I should mention at this point that our trash cans still bear the address of where the prior owner of the house lived before moving into the house we now occupied. At least I assume that's the significance of what's written on the cans. It'd be a hell of a windstorm to carry the cans over from Brooklyn.

Anyway, the dialog never took place thanks to my incredible skill at suburban covert operations. Like a CIA operative on a dead drop I switched the cans in a single motion and dashed across the avenue into the safe shadows of my own driveway. I put Old Brownie back in its rightful place next to the rectangular blue can that is our backup trash holder.

Like MacArthur in the Phillipines, I strode proudly back into my living room. Mission accomplished. Mission accomplished indeed.

Comments

JH said…
Garbage cans? Really? Is material getting that short? What's next, seagulls at the landfill?
Jen D. said…
As I was reading the start of the blog, I'm simply thought... well, they should've wrote their address on the cans like everyone does in our neighborhood. Alas, you had an explanation of why that wasn't done! We bought new garbage cans a few weeks ago and didn't dare use them yet until we got a big black sharpie to add the address on the lids and the can.
I remember those garbage cans at Nanny's and Poppy's house, I believe Mom might have pilfered one actually. I have to ask her because I remember having one when we lived here as well.
DC said…
Jeffy, I'm a man of many topics. You were expecting a Bonsqueal recap perhaps? Too easy. Gotta keep everyone guessing.

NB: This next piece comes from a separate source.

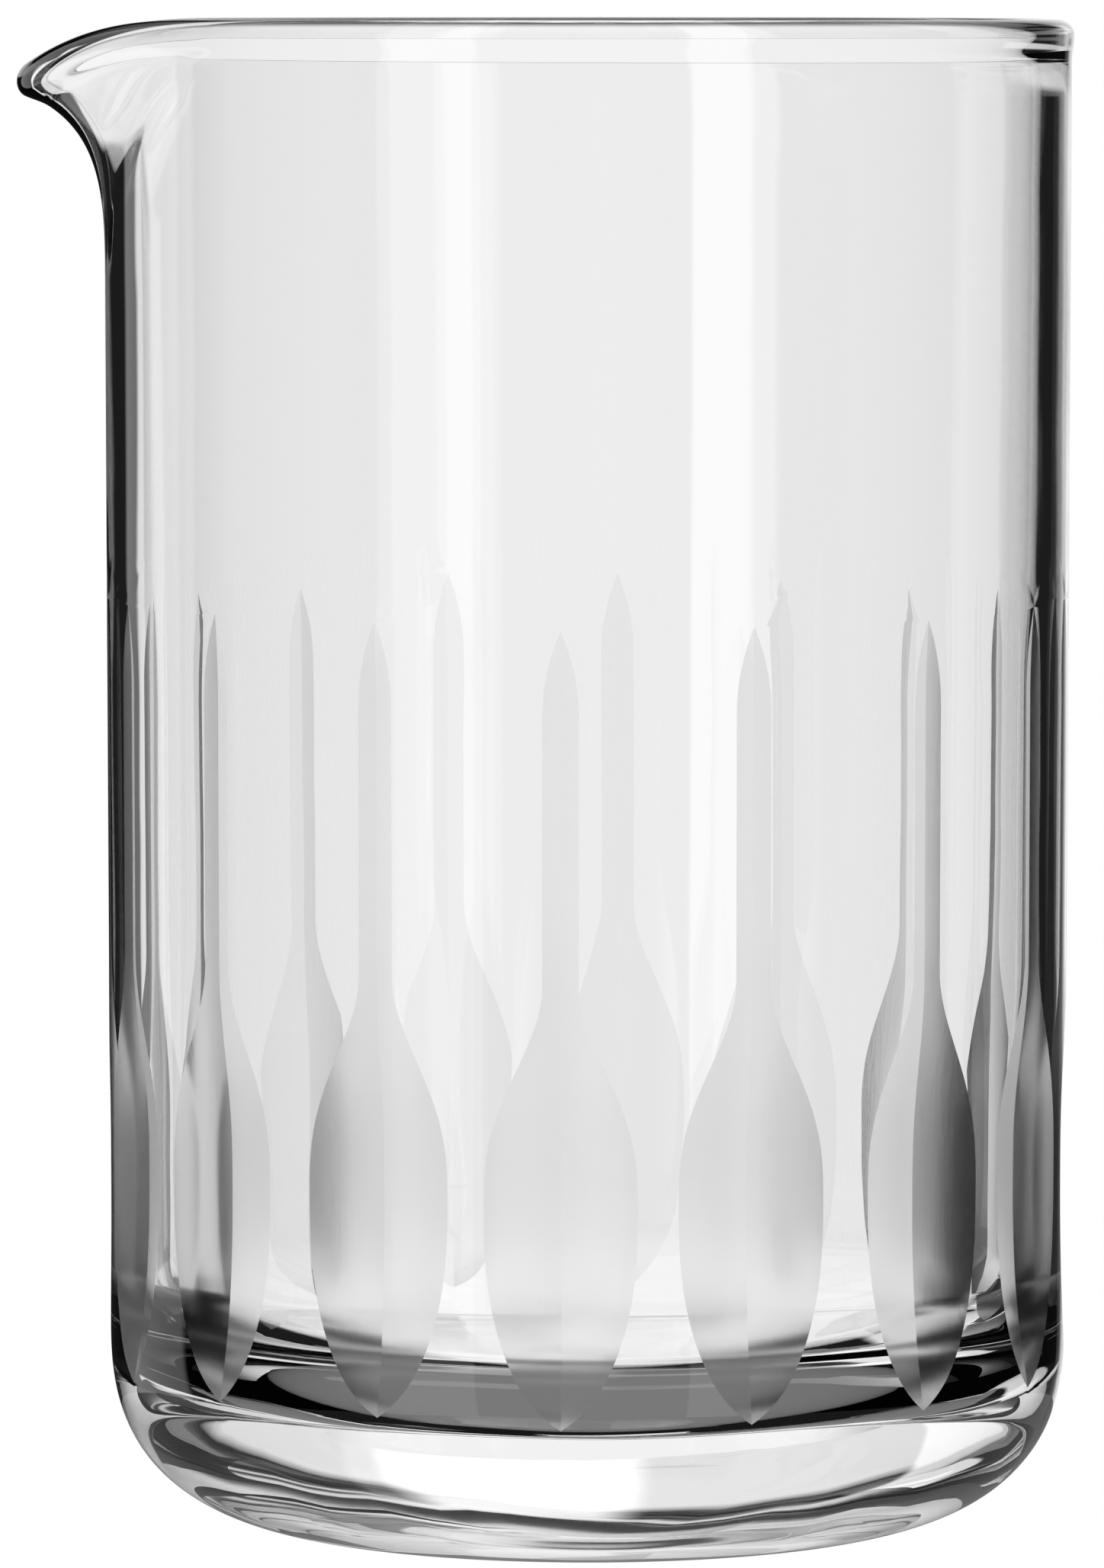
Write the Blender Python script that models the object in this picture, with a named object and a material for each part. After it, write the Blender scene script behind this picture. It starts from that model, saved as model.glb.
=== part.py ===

Although I probably could cobble together a good garbage dump story from when I was a kid....
Cindy said…
I suppose I should admit that I was skulking around the neighboring driveways and yards looking for our missing can before the prisoner exchange was offered. The neighbors possessing the can have a fenced yard (probably to keep people like me out) so I couldn't see it from the street. Arriving home those nights after closing the club and seeing the missing can sitting at the curb seemed like it was an illusion. Or too many pink ink drinks.